→ Set task
Print the data exactly, leaving nothing out.

→ Source material

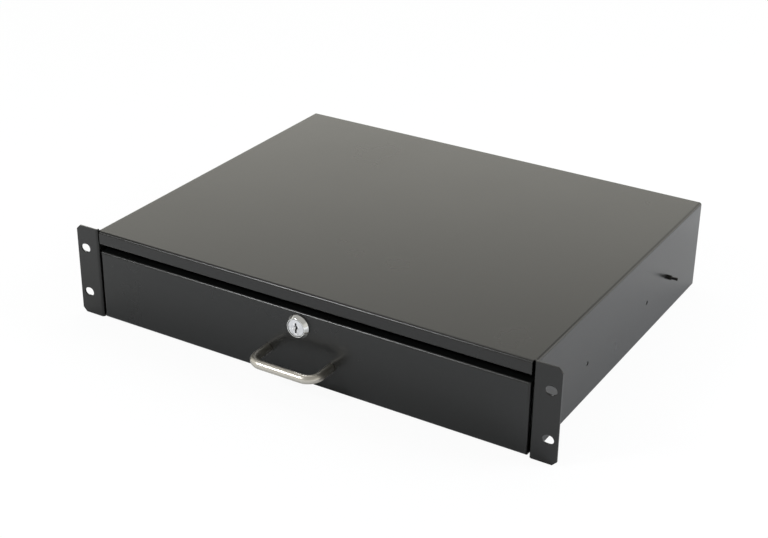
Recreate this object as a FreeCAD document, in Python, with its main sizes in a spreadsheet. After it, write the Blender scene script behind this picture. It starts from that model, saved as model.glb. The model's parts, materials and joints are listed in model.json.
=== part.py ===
import FreeCAD, Part
import math
import os
import Sketcher

# Sliding drawer for a 19-inch rack, two units high.
# Millimetres. X runs to the right, Y to the back and Z up.
# The origin is the centre of the four rack-ear slots, on the front face of the ears.

doc = FreeCAD.newDocument("RackDrawer")
sheet = doc.addObject("Spreadsheet::Sheet", "Size")

# Each driving dimension is written once here, and every piece reads it from the sheet.
SIZES = [
    # the rack standard
    ("RackWidth", 482.6),
    ("PanelHeight", 88.1),
    ("SlotInset", 8.75),
    ("SlotSpacingUp", 44.45),
    ("SlotWidth", 7.0),
    ("SlotLength", 10.0),
    ("SlotSinkDiameter", 10.8),
    ("SlotSinkDepth", 1.2),
    ("EarCornerCut", 4.0),
    # the housing, one folded sheet with a panel at its back
    ("EarWidth", 22.8),
    ("HousingDepth", 355.0),
    ("TopGap", 1.1),
    ("HousingSheet", 1.5),
    ("BendInside", 1.0),
    ("LipDrop", 13.2),
    ("LipSideGap", 1.7),
    ("LipReturn", 4.0),
    ("EarBendLand", 0.4),
    ("ReliefSlit", 0.6),
    ("BaseFlange", 15.0),
    ("BaseFlangeGap", 4.0),
    ("BackFlange", 14.0),
    ("BackPanelGap", 1.4),
    ("BackPanelFoot", 12.0),
    ("BackPanelFootRise", 0.3),
    ("RivetShank", 3.2),
    ("RivetHead", 6.4),
    ("RivetHeadFace", 3.8),
    ("RivetHeadHeight", 1.2),
    ("RivetTail", 4.8),
    ("RivetTailHeight", 1.6),
    ("RivetHoleSlack", 0.1),
    ("RivetTopInset", 68.5),
    ("RivetSideDrop", 25.0),
    ("RivetSideRise", 20.0),
    # the strike that the lock's cam catches behind
    ("StrikeWidth", 60.0),
    ("StrikeSheet", 1.5),
    ("StrikeFoot", 18.0),
    ("StrikeRise", 3.0),
    ("StrikeCamGap", 0.8),
    # the telescopic rails, three members a side on balls
    ("RailSpace", 12.7),
    ("RailHeight", 45.4),
    ("RailSheet", 1.2),
    ("RailFrontGap", 2.0),
    ("RailBackGap", 43.0),
    ("RailCentre", 35.5),
    ("RailBend", 0.5),
    ("RailMouthLip", 1.5),
    ("CabinetRailDepth", 11.0),
    ("MiddleRailInset", 2.6),
    ("MiddleRailDepth", 8.0),
    ("DrawerRailDepth", 7.4),
    ("MiddleRailFrontInset", 1.0),
    ("DrawerRailShort", 8.0),
    ("BallDiameter", 3.0),
    ("BallSlack", 0.2),
    ("BallsInRow", 6),
    ("BallEndRoom", 8.0),
    ("CageSheet", 0.7),
    ("CageStrip", 0.9),
    ("CageWebGap", 0.35),
    ("CageMouthGap", 0.4),
    ("CageFrontRoom", 3.5),
    ("CageEndRoom", 14.0),
    ("BufferLength", 5.0),
    ("BufferGap", 0.3),
    ("BufferFit", 0.2),
    ("AccessHole", 10.0),
    # what fastens the rails
    ("WallScrewInset", 90.5),
    ("WallScrewStudGap", 50.0),
    ("WallScrewDiameter", 4.0),
    ("WallScrewRecess", 0.7),
    ("CountersinkLand", 0.1),
    ("StudInset", 31.5),
    ("StudRise", 4.2),
    ("StudDiameter", 3.0),
    ("StudReach", 9.4),
    ("StudCollar", 4.4),
    ("StudCollarHeight", 3.8),
    ("StudCollarBevel", 0.5),
    ("TrayScrewInset", 30.0),
    ("TrayScrewsInRow", 3),
    ("TrayScrewDiameter", 3.5),
    ("TrayScrewHead", 7.0),
    ("TrayScrewHeadHeight", 2.2),
    ("TrayScrewReach", 2.6),
    ("HoleSlack", 0.2),
    # the drawer
    ("TrayBackGap", 3.5),
    ("TrayBottom", 4.0),
    ("TrayRimDrop", 5.5),
    ("TraySheet", 1.2),
    ("TrayCornerNotch", 3.0),
    ("FrontBottom", 0.8),
    ("FrontTopGap", 6.3),
    ("FrontSideGap", 2.0),
    ("FrontSheet", 1.5),
    ("FrontReturn", 10.0),
    ("PanelStudDiameter", 4.0),
    ("PanelStudLength", 7.0),
    ("PanelStudInset", 45.0),
    ("PanelStudRise", 15.0),
    ("PanelStudDrop", 17.5),
    ("PanelNutFlats", 7.0),
    ("PanelNutHeight", 3.2),
    ("PanelNutFlange", 10.0),
    ("PanelNutFlangeHeight", 1.0),
    # the pull handle, a bent round bar
    ("HandleCentres", 64.0),
    ("HandleHeight", 24.0),
    ("HandleDiameter", 8.0),
    ("HandleReach", 28.0),
    ("HandleBend", 11.5),
    ("HandleScrewDiameter", 4.0),
    ("HandleScrewHead", 8.0),
    ("HandleScrewHeadHeight", 2.4),
    ("HandleScrewDepth", 7.0),
    ("HandleWasher", 10.0),
    ("HandleWasherHeight", 1.0),
    ("HandleBoreDepth", 9.0),
    # the cam lock
    ("LockDrop", 13.0),
    ("BezelBase", 21.8),
    ("BezelFoot", 1.6),
    ("BezelStand", 5.1),
    ("BezelRim", 0.6),
    ("BezelEdge", 0.3),
    ("BarrelDiameter", 18.0),
    ("BarrelLength", 13.0),
    ("BarrelHoleSlack", 0.3),
    ("PlugFace", 15.2),
    ("PlugFaceDepth", 3.0),
    ("PlugRingGap", 0.5),
    ("PlugFaceInset", 0.3),
    ("PlugBody", 12.0),
    ("PlugSlack", 0.05),
    ("PlugEndGap", 0.4),
    ("KeySlotHeight", 8.6),
    ("KeySlotWidth", 1.5),
    ("KeySlotDepth", 14.0),
    ("KeyDish", 4.8),
    ("KeyDishDepth", 1.2),
    ("LockNutFlats", 20.8),
    ("LockNutHeight", 3.0),
    ("LockNotchRoom", 4.0),
    ("CamOverlap", 10.0),
    ("CamWidth", 14.0),
    ("CamSheet", 2.0),
    ("CamSquare", 7.0),
    ("CamScrewDiameter", 4.0),
    ("CamScrewHead", 9.0),
    ("CamScrewHeadHeight", 2.6),
    ("CamScrewDepth", 6.0),
    ("SocketFlats", 2.5),
    ("SocketDepth", 1.2),
]
for row, (alias, value) in enumerate(SIZES, start=1):
    sheet.set(f"A{row}", alias)
    sheet.set(f"B{row}", str(value))
    sheet.setAlias(f"B{row}", alias)
doc.recompute()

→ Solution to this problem
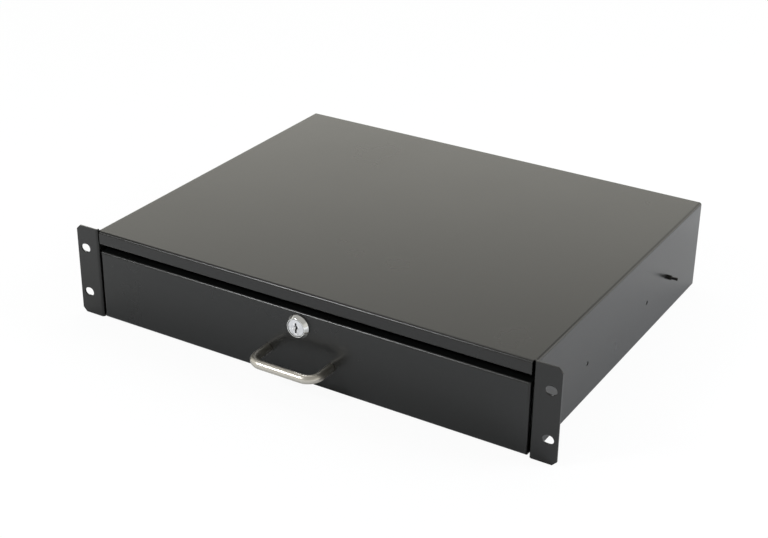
Recreate this object as a FreeCAD document, in Python, with its main sizes in a spreadsheet. After it, write the Blender scene script behind this picture. It starts from that model, saved as model.glb. The model's parts, materials and joints are listed in model.json.
=== part.py ===
import FreeCAD, Part
import math
import os
import Sketcher

# Sliding drawer for a 19-inch rack, two units high.
# Millimetres. X runs to the right, Y to the back and Z up.
# The origin is the centre of the four rack-ear slots, on the front face of the ears.

doc = FreeCAD.newDocument("RackDrawer")
sheet = doc.addObject("Spreadsheet::Sheet", "Size")

# Each driving dimension is written once here, and every piece reads it from the sheet.
SIZES = [
    # the rack standard
    ("RackWidth", 482.6),
    ("PanelHeight", 88.1),
    ("SlotInset", 8.75),
    ("SlotSpacingUp", 44.45),
    ("SlotWidth", 7.0),
    ("SlotLength", 10.0),
    ("SlotSinkDiameter", 10.8),
    ("SlotSinkDepth", 1.2),
    ("EarCornerCut", 4.0),
    # the housing, one folded sheet with a panel at its back
    ("EarWidth", 22.8),
    ("HousingDepth", 355.0),
    ("TopGap", 1.1),
    ("HousingSheet", 1.5),
    ("BendInside", 1.0),
    ("LipDrop", 13.2),
    ("LipSideGap", 1.7),
    ("LipReturn", 4.0),
    ("EarBendLand", 0.4),
    ("ReliefSlit", 0.6),
    ("BaseFlange", 15.0),
    ("BaseFlangeGap", 4.0),
    ("BackFlange", 14.0),
    ("BackPanelGap", 1.4),
    ("BackPanelFoot", 12.0),
    ("BackPanelFootRise", 0.3),
    ("RivetShank", 3.2),
    ("RivetHead", 6.4),
    ("RivetHeadFace", 3.8),
    ("RivetHeadHeight", 1.2),
    ("RivetTail", 4.8),
    ("RivetTailHeight", 1.6),
    ("RivetHoleSlack", 0.1),
    ("RivetTopInset", 68.5),
    ("RivetSideDrop", 25.0),
    ("RivetSideRise", 20.0),
    # the strike that the lock's cam catches behind
    ("StrikeWidth", 60.0),
    ("StrikeSheet", 1.5),
    ("StrikeFoot", 18.0),
    ("StrikeRise", 3.0),
    ("StrikeCamGap", 0.8),
    # the telescopic rails, three members a side on balls
    ("RailSpace", 12.7),
    ("RailHeight", 45.4),
    ("RailSheet", 1.2),
    ("RailFrontGap", 2.0),
    ("RailBackGap", 43.0),
    ("RailCentre", 35.5),
    ("RailBend", 0.5),
    ("RailMouthLip", 1.5),
    ("CabinetRailDepth", 11.0),
    ("MiddleRailInset", 2.6),
    ("MiddleRailDepth", 8.0),
    ("DrawerRailDepth", 7.4),
    ("MiddleRailFrontInset", 1.0),
    ("DrawerRailShort", 8.0),
    ("BallDiameter", 3.0),
    ("BallSlack", 0.2),
    ("BallsInRow", 6),
    ("BallEndRoom", 8.0),
    ("CageSheet", 0.7),
    ("CageStrip", 0.9),
    ("CageWebGap", 0.35),
    ("CageMouthGap", 0.4),
    ("CageFrontRoom", 3.5),
    ("CageEndRoom", 14.0),
    ("BufferLength", 5.0),
    ("BufferGap", 0.3),
    ("BufferFit", 0.2),
    ("AccessHole", 10.0),
    # what fastens the rails
    ("WallScrewInset", 90.5),
    ("WallScrewStudGap", 50.0),
    ("WallScrewDiameter", 4.0),
    ("WallScrewRecess", 0.7),
    ("CountersinkLand", 0.1),
    ("StudInset", 31.5),
    ("StudRise", 4.2),
    ("StudDiameter", 3.0),
    ("StudReach", 9.4),
    ("StudCollar", 4.4),
    ("StudCollarHeight", 3.8),
    ("StudCollarBevel", 0.5),
    ("TrayScrewInset", 30.0),
    ("TrayScrewsInRow", 3),
    ("TrayScrewDiameter", 3.5),
    ("TrayScrewHead", 7.0),
    ("TrayScrewHeadHeight", 2.2),
    ("TrayScrewReach", 2.6),
    ("HoleSlack", 0.2),
    # the drawer
    ("TrayBackGap", 3.5),
    ("TrayBottom", 4.0),
    ("TrayRimDrop", 5.5),
    ("TraySheet", 1.2),
    ("TrayCornerNotch", 3.0),
    ("FrontBottom", 0.8),
    ("FrontTopGap", 6.3),
    ("FrontSideGap", 2.0),
    ("FrontSheet", 1.5),
    ("FrontReturn", 10.0),
    ("PanelStudDiameter", 4.0),
    ("PanelStudLength", 7.0),
    ("PanelStudInset", 45.0),
    ("PanelStudRise", 15.0),
    ("PanelStudDrop", 17.5),
    ("PanelNutFlats", 7.0),
    ("PanelNutHeight", 3.2),
    ("PanelNutFlange", 10.0),
    ("PanelNutFlangeHeight", 1.0),
    # the pull handle, a bent round bar
    ("HandleCentres", 64.0),
    ("HandleHeight", 24.0),
    ("HandleDiameter", 8.0),
    ("HandleReach", 28.0),
    ("HandleBend", 11.5),
    ("HandleScrewDiameter", 4.0),
    ("HandleScrewHead", 8.0),
    ("HandleScrewHeadHeight", 2.4),
    ("HandleScrewDepth", 7.0),
    ("HandleWasher", 10.0),
    ("HandleWasherHeight", 1.0),
    ("HandleBoreDepth", 9.0),
    # the cam lock
    ("LockDrop", 13.0),
    ("BezelBase", 21.8),
    ("BezelFoot", 1.6),
    ("BezelStand", 5.1),
    ("BezelRim", 0.6),
    ("BezelEdge", 0.3),
    ("BarrelDiameter", 18.0),
    ("BarrelLength", 13.0),
    ("BarrelHoleSlack", 0.3),
    ("PlugFace", 15.2),
    ("PlugFaceDepth", 3.0),
    ("PlugRingGap", 0.5),
    ("PlugFaceInset", 0.3),
    ("PlugBody", 12.0),
    ("PlugSlack", 0.05),
    ("PlugEndGap", 0.4),
    ("KeySlotHeight", 8.6),
    ("KeySlotWidth", 1.5),
    ("KeySlotDepth", 14.0),
    ("KeyDish", 4.8),
    ("KeyDishDepth", 1.2),
    ("LockNutFlats", 20.8),
    ("LockNutHeight", 3.0),
    ("LockNotchRoom", 4.0),
    ("CamOverlap", 10.0),
    ("CamWidth", 14.0),
    ("CamSheet", 2.0),
    ("CamSquare", 7.0),
    ("CamScrewDiameter", 4.0),
    ("CamScrewHead", 9.0),
    ("CamScrewHeadHeight", 2.6),
    ("CamScrewDepth", 6.0),
    ("SocketFlats", 2.5),
    ("SocketDepth", 1.2),
]
for row, (alias, value) in enumerate(SIZES, start=1):
    sheet.set(f"A{row}", alias)
    sheet.set(f"B{row}", str(value))
    sheet.setAlias(f"B{row}", alias)
doc.recompute()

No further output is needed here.